Hello! So after last week’s outfit with a difference, it’s back to normal service and what could be better than the ultimate in comfort stretchy leopard print skinny pants. Secret PJs? Definitely!
The pattern I’ve used for these skinny pants is OOP Vogue 9210 and it was recommended to me by @paulalovestosew on Instagram. She’s a very stylish lady who has the best wardrobe of fabulous skinny pants (plus dresses, tops, coats…the list goes on) and if you aren’t following her then why not go and hit that follow button.
What I really love about the style of this pattern is the vertical seaming down the middle on the back and front legs. Those extra seams give such great scope for perfecting the fit and I’m all about good fit.
Now let’s talk about the wonderful fabric I used. Again, I was inspired by another lovely stylish lady Instagram called Karen (@intostitches) and I’ve actually featured her on my blog here. I saw her wearing a dark Ponte knit leopard print fabric in pants and jacket outfit which looked fabulous and it immediately sent me browsing online to find something similar. I found this gorgeous quality Ponte knit on the Emmaonesock website. It’s a rayon/ poly/spandex blend and feels extremely smooth to the touch. If memory serves me I think it was available in more colourways too, so worth checking out.

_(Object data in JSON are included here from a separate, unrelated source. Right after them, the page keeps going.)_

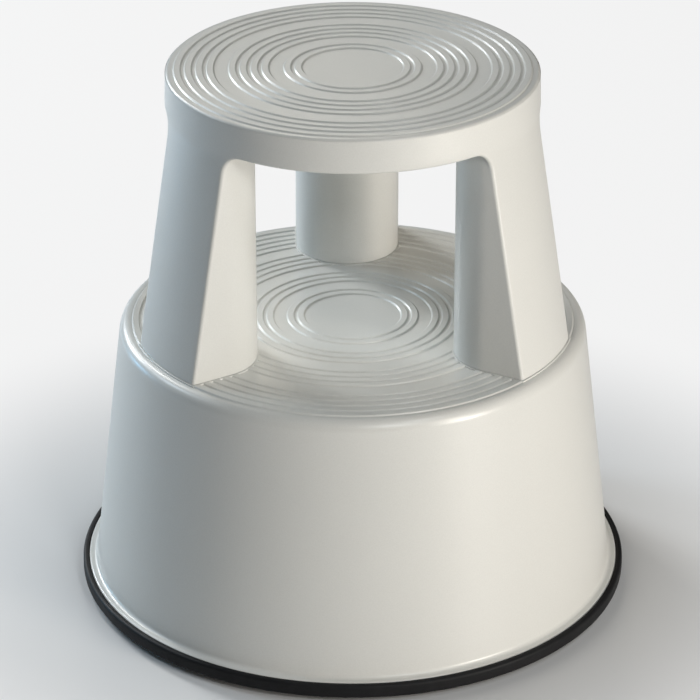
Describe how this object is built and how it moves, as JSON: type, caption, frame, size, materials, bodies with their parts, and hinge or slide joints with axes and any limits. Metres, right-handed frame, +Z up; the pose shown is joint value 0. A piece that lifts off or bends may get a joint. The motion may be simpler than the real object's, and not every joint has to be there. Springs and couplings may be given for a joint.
{
  "type": "kick step stool",
  "caption": "Round two-level plastic kick stool: top step on hollow legs over a conical base, rubber floor ring and sprung swivel castors that sink under load.",
  "frame": {"origin": "on the floor plane under the wheels, at the middle of the round base", "axes": "+Z up through both steps; +Y towards the single rear leg, so the window between the two front legs faces -Y"},
  "size_m": [0.44, 0.44, 0.435],
  "materials": {
    "shell_plastic": "satin moulded, light grey",
    "ring_rubber": "satin black",
    "castor_nylon": "moulded, dark grey",
    "wheel_nylon": "moulded, mid grey",
    "tyre_rubber": "matt, non-marking",
    "spring_steel": "oiled spring wire",
    "zinc_steel": "zinc plated"
  },
  "bodies": {
    "stool": {"upper_step": "shell_plastic", "base_shell": "shell_plastic", "floor_ring": "ring_rubber", "leg_1_screw_1": "zinc_steel", "leg_1_screw_2": "zinc_steel", "leg_2_screw_1": "zinc_steel", "leg_2_screw_2": "zinc_steel", "leg_3_screw_1": "zinc_steel", "leg_3_screw_2": "zinc_steel", "castor_1_bush": "castor_nylon", "castor_1_spring": "spring_steel", "castor_2_bush": "castor_nylon", "castor_2_spring": "spring_steel", "castor_3_bush": "castor_nylon", "castor_3_spring": "spring_steel"},
    "castor_1_slider": {"castor_1_plunger": "castor_nylon"},
    "castor_1_swivel": {"castor_1_stem": "zinc_steel", "castor_1_clip": "spring_steel", "castor_1_fork": "castor_nylon", "castor_1_axle": "zinc_steel"},
    "castor_1_wheel": {"castor_1_hub": "wheel_nylon", "castor_1_tyre": "tyre_rubber"},
    "castor_2_slider": {"castor_2_plunger": "castor_nylon"},
    "castor_2_swivel": {"castor_2_stem": "zinc_steel", "castor_2_clip": "spring_steel", "castor_2_fork": "castor_nylon", "castor_2_axle": "zinc_steel"},
    "castor_2_wheel": {"castor_2_hub": "wheel_nylon", "castor_2_tyre": "tyre_rubber"},
    "castor_3_slider": {"castor_3_plunger": "castor_nylon"},
    "castor_3_swivel": {"castor_3_stem": "zinc_steel", "castor_3_clip": "spring_steel", "castor_3_fork": "castor_nylon", "castor_3_axle": "zinc_steel"},
    "castor_3_wheel": {"castor_3_hub": "wheel_nylon", "castor_3_tyre": "tyre_rubber"}
  },
  "joints": [
    {"name": "castor_1_travel", "type": "slide", "parent": "stool", "child": "castor_1_slider", "axis": [0, 0, 1], "range_m": [0, 0.005], "stiffness_N_per_m": 2500, "springref_m": -0.01, "deforming": ["castor_1_spring"]},
    {"name": "castor_1_turn", "type": "hinge", "parent": "castor_1_slider", "child": "castor_1_swivel", "pos_m": [0.1299, 0.075, 0.047], "axis": [0, 0, 1], "continuous": true},
    {"name": "castor_1_roll", "type": "hinge", "parent": "castor_1_swivel", "child": "castor_1_wheel", "pos_m": [0.11951, 0.069, 0.02], "axis": [-0.5, 0.866, 0], "continuous": true},
    {"name": "castor_2_travel", "type": "slide", "parent": "stool", "child": "castor_2_slider", "axis": [0, 0, 1], "range_m": [0, 0.005], "stiffness_N_per_m": 2500, "springref_m": -0.01, "deforming": ["castor_2_spring"]},
    {"name": "castor_2_turn", "type": "hinge", "parent": "castor_2_slider", "child": "castor_2_swivel", "pos_m": [-0.1299, 0.075, 0.047], "axis": [0, 0, 1], "continuous": true},
    {"name": "castor_2_roll", "type": "hinge", "parent": "castor_2_swivel", "child": "castor_2_wheel", "pos_m": [-0.11951, 0.069, 0.02], "axis": [-0.5, -0.866, 0], "continuous": true},
    {"name": "castor_3_travel", "type": "slide", "parent": "stool", "child": "castor_3_slider", "axis": [0, 0, 1], "range_m": [0, 0.005], "stiffness_N_per_m": 2500, "springref_m": -0.01, "deforming": ["castor_3_spring"]},
    {"name": "castor_3_turn", "type": "hinge", "parent": "castor_3_slider", "child": "castor_3_swivel", "pos_m": [0, -0.15, 0.047], "axis": [0, 0, 1], "continuous": true},
    {"name": "castor_3_roll", "type": "hinge", "parent": "castor_3_swivel", "child": "castor_3_wheel", "pos_m": [0, -0.138, 0.02], "axis": [1, 0, 0], "continuous": true}
  ]
}
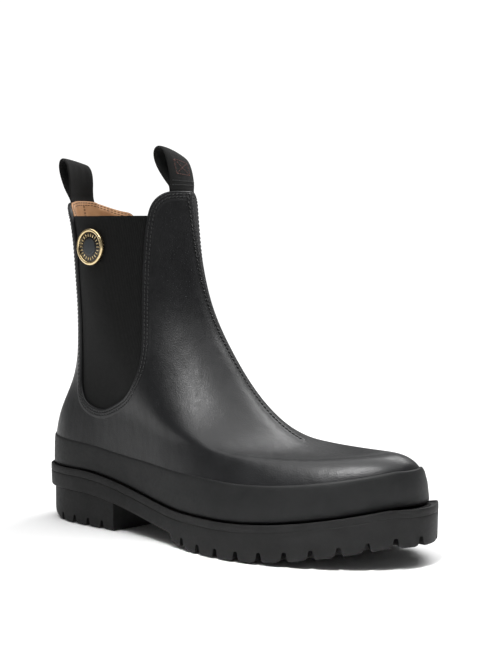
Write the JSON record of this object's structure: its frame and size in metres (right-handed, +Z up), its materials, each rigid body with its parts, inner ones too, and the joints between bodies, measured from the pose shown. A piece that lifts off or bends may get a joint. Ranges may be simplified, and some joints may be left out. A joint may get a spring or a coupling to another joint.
{
  "type": "chelsea boot",
  "caption": "Right-foot ankle boot with elastic side panels, a lugged rubber sole, a rubber band above it, and webbing pull loops at the front and back of the collar.",
  "frame": {"origin": "on the ground, at the centre of the boot's bounding box seen from above", "axes": "+X towards the toe, +Y towards the inner side of the foot, +Z up"},
  "size_m": [0.298, 0.1099, 0.2482],
  "materials": {
    "black_leather": "smooth semi-matt black leather",
    "black_rubber": "matt black rubber",
    "black_elastic": "ribbed black elastic webbing",
    "black_webbing": "woven black tape",
    "tan_leather": "smooth tan lining leather",
    "gold_metal": "polished gold-coloured metal",
    "badge_enamel": "gloss black enamel",
    "steel": "plain steel",
    "fibre_board": "compressed fibre board",
    "cork": "granulated cork",
    "stiffener": "thermoplastic stiffener sheet"
  },
  "bodies": {
    "boot": {"badge_boss": "badge_enamel", "badge_cup": "gold_metal", "badge_dial": "badge_enamel", "badge_washer": "steel", "bottom_filler": "cork", "front_seam_strip": "black_leather", "front_tab_tail": "black_webbing", "gore_inner": "black_elastic", "gore_outer": "black_elastic", "heel_block": "black_rubber", "heel_counter": "stiffener", "heel_lining": "tan_leather", "heel_nail_1": "steel", "heel_nail_2": "steel", "heel_nail_3": "steel", "heel_nail_4": "steel", "heel_nail_5": "steel", "insole_board": "fibre_board", "outsole": "black_rubber", "rand": "black_rubber", "rear_tab_tail": "black_webbing", "shank": "steel", "sock_liner": "tan_leather", "toe_puff": "stiffener", "upper": "black_leather", "vamp_lining": "tan_leather"},
    "front_tab": {"front_pull_tab": "black_webbing"},
    "rear_tab": {"rear_pull_tab": "black_webbing"}
  },
  "joints": [
    {"name": "front_tab_fold", "type": "hinge", "parent": "boot", "child": "front_tab", "pos_m": [-0.0385, 0, 0.2213], "axis": [0, 1, 0], "range_deg": [-60, 90], "stiffness_Nm_per_rad": 0.02},
    {"name": "rear_tab_fold", "type": "hinge", "parent": "boot", "child": "rear_tab", "pos_m": [-0.13, 0, 0.2143], "axis": [0, 1, 0], "range_deg": [-85, 80], "stiffness_Nm_per_rad": 0.02}
  ]
}
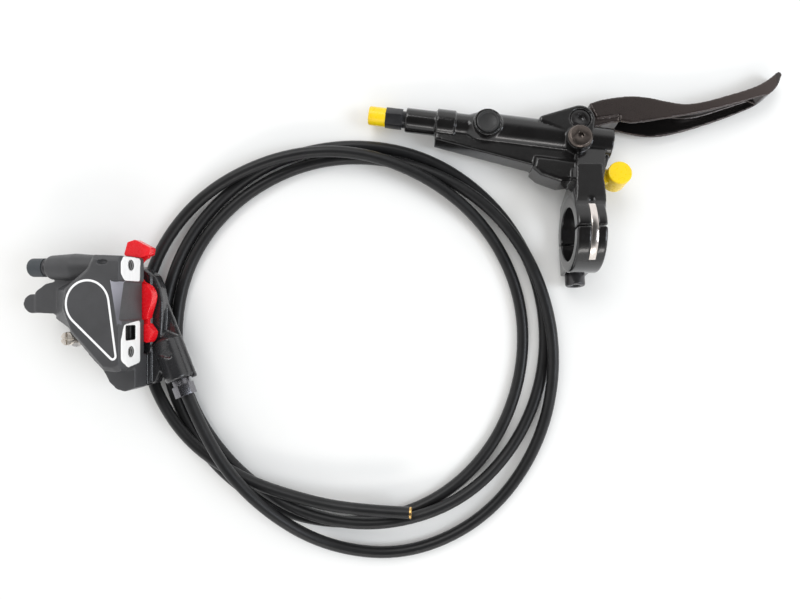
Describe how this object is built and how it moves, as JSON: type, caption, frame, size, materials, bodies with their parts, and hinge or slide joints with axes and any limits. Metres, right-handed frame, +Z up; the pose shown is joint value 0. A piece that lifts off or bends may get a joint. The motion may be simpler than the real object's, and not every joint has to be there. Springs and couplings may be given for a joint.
{
  "type": "hydraulic disc brake",
  "caption": "Hydraulic bicycle disc brake: flat-bar lever with master cylinder, flat mount caliper, and the hose joined at the caliper, its other end free.",
  "frame": {"origin": "The middle of the footprint, at the height of the table that the set lies on.", "axes": "+X runs along the handlebar axis, from the caliper's side to the lever's pivot side; +Y runs from the handlebar clamp towards the finger lever; +Z is up from the table."},
  "size_m": [0.3198, 0.2123, 0.0407],
  "materials": {
    "gloss_black": "gloss black coated cast aluminium",
    "satin_grey": "satin dark grey coated aluminium with machined bright faces",
    "blade_black": "satin black anodised aluminium",
    "black_steel": "dark plated steel",
    "bright_steel": "bright steel",
    "strap_steel": "polished spring steel",
    "machined_aluminium": "machined",
    "bleed_bronze": "brown anodised",
    "plug_black": "satin black",
    "bearing_plastic": "plain bearing plastic",
    "yellow_plastic": "smooth moulded",
    "red_plastic": "smooth moulded",
    "piston_resin": "moulded resin",
    "friction_lining": "pressed friction compound",
    "seal_rubber": "soft rubber",
    "cap_rubber": "soft dark rubber",
    "brass": "turned brass",
    "hose_black": "smooth matte nylon jacket"
  },
  "bodies": {
    "brake": {"lever_body": "gloss_black", "clamp_cap": "gloss_black", "clamp_bolt": "black_steel", "clamp_strap": "strap_steel", "pivot_pin": "black_steel", "stop_washer": "bright_steel", "return_spring": "bright_steel", "reservoir_plug": "plug_black", "bleed_screw": "bleed_bronze", "bleed_ring": "seal_rubber", "port_nut": "black_steel", "port_cap": "yellow_plastic", "lever_stop": "yellow_plastic", "caliper_outer_half": "satin_grey", "caliper_inner_half": "gloss_black", "outer_piston_seal": "seal_rubber", "inner_piston_seal": "seal_rubber", "pad_axle": "bright_steel", "body_bolts": "black_steel", "bleed_nipple": "black_steel", "bleed_cap": "cap_rubber", "pad_spacer": "red_plastic", "union_nut": "black_steel", "union_olive": "brass", "hose": "hose_black", "hose_insert": "brass"},
    "lever": {"lever_blade": "blade_black", "pivot_bush_upper": "bearing_plastic", "pivot_bush_lower": "bearing_plastic"},
    "push": {"master_piston": "machined_aluminium", "primary_seal": "seal_rubber", "secondary_seal": "seal_rubber", "push_rod": "bright_steel"},
    "outer_pad": {"outer_piston": "piston_resin", "outer_pad_backing": "bright_steel", "outer_pad_lining": "friction_lining"},
    "inner_pad": {"inner_piston": "piston_resin", "inner_pad_backing": "bright_steel", "inner_pad_lining": "friction_lining"}
  },
  "joints": [
    {"name": "lever_pivot", "type": "hinge", "parent": "brake", "child": "lever", "pos_m": [0.07057, 0.04642, 0.00869], "axis": [0, -0.1994, -0.9799], "range_deg": [0, 20], "stiffness_Nm_per_rad": 0.3, "springref_deg": -11.46},
    {"name": "master_piston_slide", "type": "slide", "parent": "brake", "child": "push", "axis": [-0.9913, 0.1291, -0.0263], "range_m": [0, 0.00242], "deforming": ["return_spring"]},
    {"name": "outer_pad_slide", "type": "slide", "parent": "brake", "child": "outer_pad", "axis": [0.1564, 0, -0.9877], "range_m": [0, 0.0004]},
    {"name": "inner_pad_slide", "type": "slide", "parent": "brake", "child": "inner_pad", "axis": [-0.1564, 0, 0.9877], "range_m": [0, 0.0004]}
  ],
  "couplings": [
    {"joint": "master_piston_slide", "follows": "lever_pivot", "m_per_rad": 0.00686},
    {"joint": "inner_pad_slide", "follows": "outer_pad_slide", "ratio": 1}
  ]
}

Before getting stuck into making my skinny pants, I really took my time altering the pattern and checking measurements. First off, I compared the crotch curves to my basic pattern and adjusted the back with a slight scoop out. Then I added a small wedge across to angle the fork more. This is usually done for a bigger booty but trial and error has told me that, for me at least, it works a bit better for my very low slung bum 🙂
My waistline angles down a little at the front and I have what is rather delightfully (not!) called a flat pubis. Add to that a bit of a prominent tummy and I have my work cut out for me with adjustments! To accommodate all of this, I did the front crotch adjustment (straightening the curve) combined with adding a bit more in the centre front for my tummy and angling the waistline down.
Next, I set about doing a slight knock knee adjustment. To do this I used a diagram from the book called “Skirts and Pants” by Jan Minott which you can buy in PDF form from the Sewing and Design School. There are many other great books on the website too. It’s really worth checking out!
This photo shows my back and front centre panels after my adjustments:
So the lower legs are moved inwards anything from 1/5″ to 1″ and the inside leg seam blended down from the crotch point. The excess pattern on the outer, upper leg is folded under. As you can see, the legs of the pants become angled inwards after the alterations.
Well, I’m glad to say that the sewing part went pretty smoothly I did do a quick baste fitting to make sure that the adjustments worked. Thankfully, they did, apart from my inside lower leg area…you see I have rather prominent fleshy pads on my inner knees which emphasise my lack of calf muscles and my slight knock knees. I decided to let out as much as my seams would allow on the inseam from my fleshy bits downwards to the hem to disguise things a little. I just don’t think super skinny-fitting pants are my friend so these have ended up a little more straight-legged, but I’m fine with that.
As for the sewing up, I left the centre seams of the legs un-neatened because the fabric just doesn’t fray and they’re just pressed to one side and topstitched down. The instructions say to press them open with topstitching either side but I went my own sweet way :). There’s a proper fly-front zipper plus a contoured interfaced waistband…I love contoured bands!.
Here are some close-ups for you to drool over..hehe!
By the way, you see that label on the back of the band that says “Me Made”? That’s made by my pal Kate (@timetosew) and she makes them from reclaimed leather. I think she’s still making them so send her a DM on Instagram if you’re interested ***Note…I have taken a chance using the leather label on my pants as Kate has not yet tested them in the wash. They are used more on bags. However, you can refer to this post about washing leather on garments ***
By the way, how do you like the matching overlocking/serging on the hems and waistband? Cool eh?
This is a really great pattern and I’ll definitely use it again. All in all, I love these pants and the fit is sublime love the fabric to which is very on-trend.